Spätestens seit den 1990er Jahren vermag die Marktordnung den sozialen beziehungsweise demokratischen Ausgleich nicht mehr zu garantieren. Im Gegenteil: Die Spreizung von Eigentums- und Vermögensverhältnissen nimmt unvorstellbare Ausmasse an. Immer mehr Märkte wie der Informations-, Energie- oder Immobilienmarkt neigen zu Oligopol- und Monopolbildung. In den Grossstädten findet eine rasante Umverteilung von den Einkommen lohnabhängiger Mieter_innen zu grossen Immobiliengesellschaften und damit zu Kapitalvermögen statt. Der forcierte Umbau von Gesellschaften in Wettbewerbsgesellschaften führt zur Erosion der letzten Solidargemeinschaften. Die sich verschärfende Klimakrise macht zudem deutlich, wie die gegenwärtige Wirtschaftsordnung die Profitinteressen Einzelner über die des Gemeinwohls stellt. Die rücksichtslose private Gewinnabschöpfung führt zur Zerstörung der natürlichen Lebensgrundlage der Allgemeinheit. Mit dem digitalen Plattformkapitalismus sind zugleich neue Formen der Ausbeutung von Arbeitnehmer_innen entstanden, die zu einer weiteren Stärkung des Kapitals gegenüber der Arbeit führen. Kurz: Der Kapitalismus ist wieder in eine extremistische Phase eingetreten.
Zeit für einen Richtungswechsel
So kann es nicht weitergehen! Die Zeit für einen Richtungswechsel ist gekommen: Wir brauchen eine Wirtschaft, die das Gemeinwohl wieder ins Zentrum stellt, die nach solidarischen, demokratischen und ökologischen Massstäben funktioniert, eine für die vielen, nicht für die wenigen. Das Vorstosspaket, das wir in der Frühjahrssession 2020 vorbereiteten, liefert Bausteine für eine solche sozialökologische Transformation. Es geht um grundlegende Fragen des Zusammenlebens in einer demokratischen Gesellschaft: etwa um die nach dem Verhältnis zwischen Gemeinwohlinteressen und Geschäftsmodellen oder um die Frage, wie Gemeingüter durch gemeinsames Eigentum gerettet werden können.

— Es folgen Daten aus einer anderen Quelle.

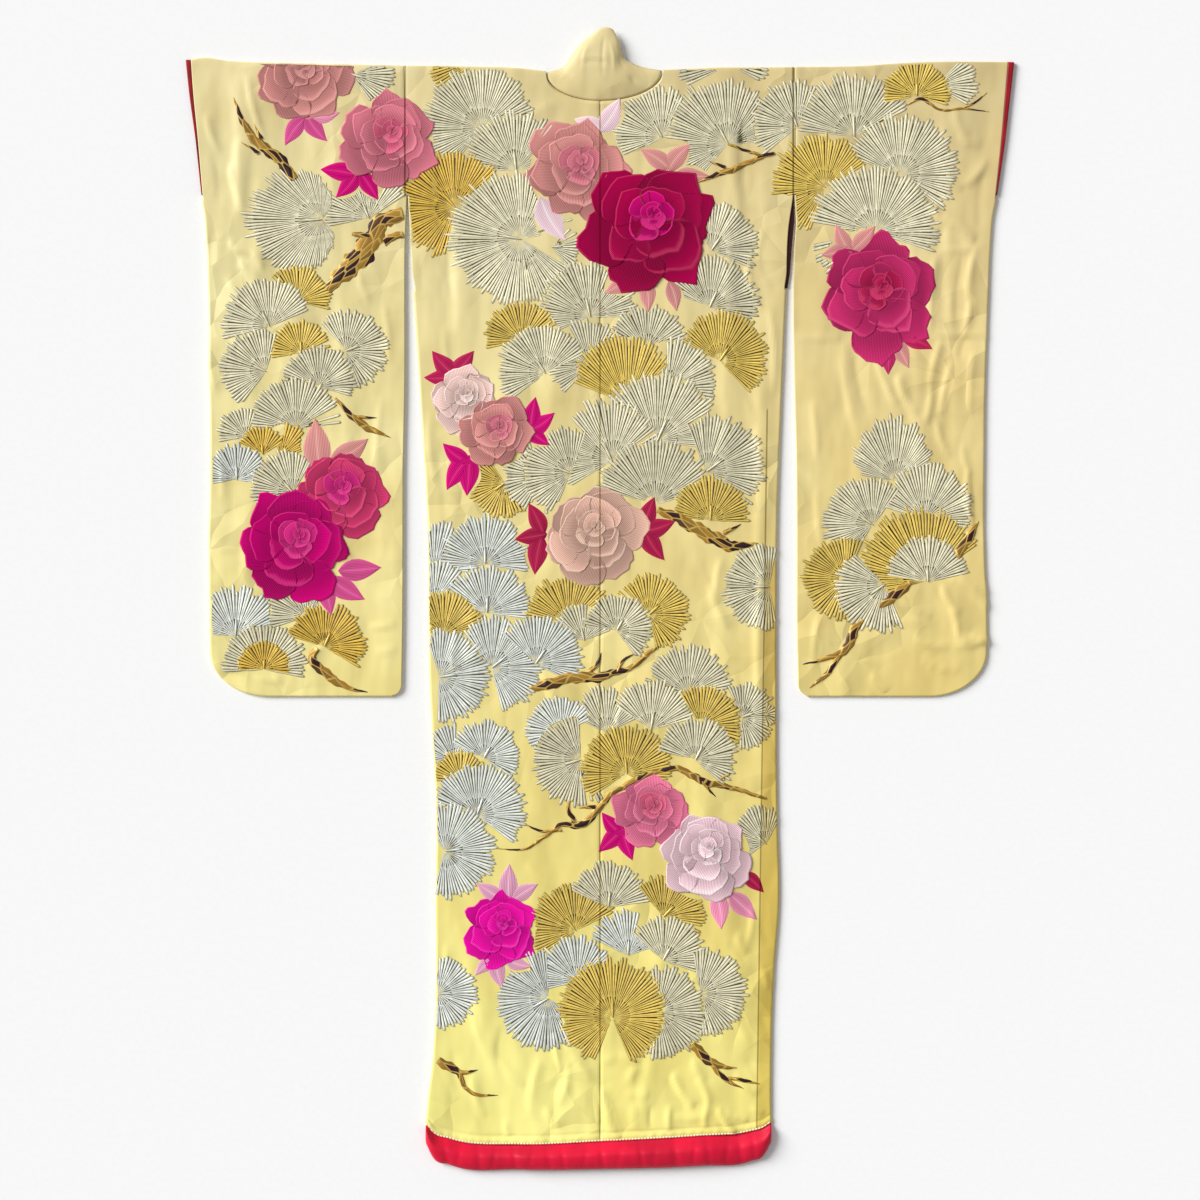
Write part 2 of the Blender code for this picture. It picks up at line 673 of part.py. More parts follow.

Vorstosspaket ist lanciert
Am 3. Dezember 2016 wurde am Parteitag der SP Schweiz in Thun das Positionspapier «Wirtschaftsdemokratie» mit grosser Mehrheit angenommen, an der Delegiertenversammlung vom 14. Oktober 2017 schliesslich der Aktionsplan «Wirtschaftsdemokratie» verabschiedet. Seither hat die Arbeitsgruppe Wirtschaftsdemokratie viel unternommen, diesen Plan in die Tat umzusetzen. Sie hat zahlreiche Veranstaltungen und Tagungen organisiert, ein internes Bildungsmodul zum Thema Wirtschaftsdemokratie in Deutsch und Französisch entwickelt, die Info-Broschüre «Commons» herausgegeben, die Ideen und Unterstützung liefert, um die Teilhabe und Mitbestimmung an und in der Wirtschaft zu ermöglichen, sie hat einen Internetauftritt gestaltet sowie einen Informationsfilm zu unserem Wirtschaftskonzept produziert. Nun ist die Zeit gekommen, dem Aktionsplan auch auf der parlamentarischen Ebene Geltung zu verschaffen: Wir haben eine Reihe von Vorschlägen erarbeitet, um einer demokratischen, ökologischen und solidarischen Wirtschaft zum Durchbruch zu verhelfen.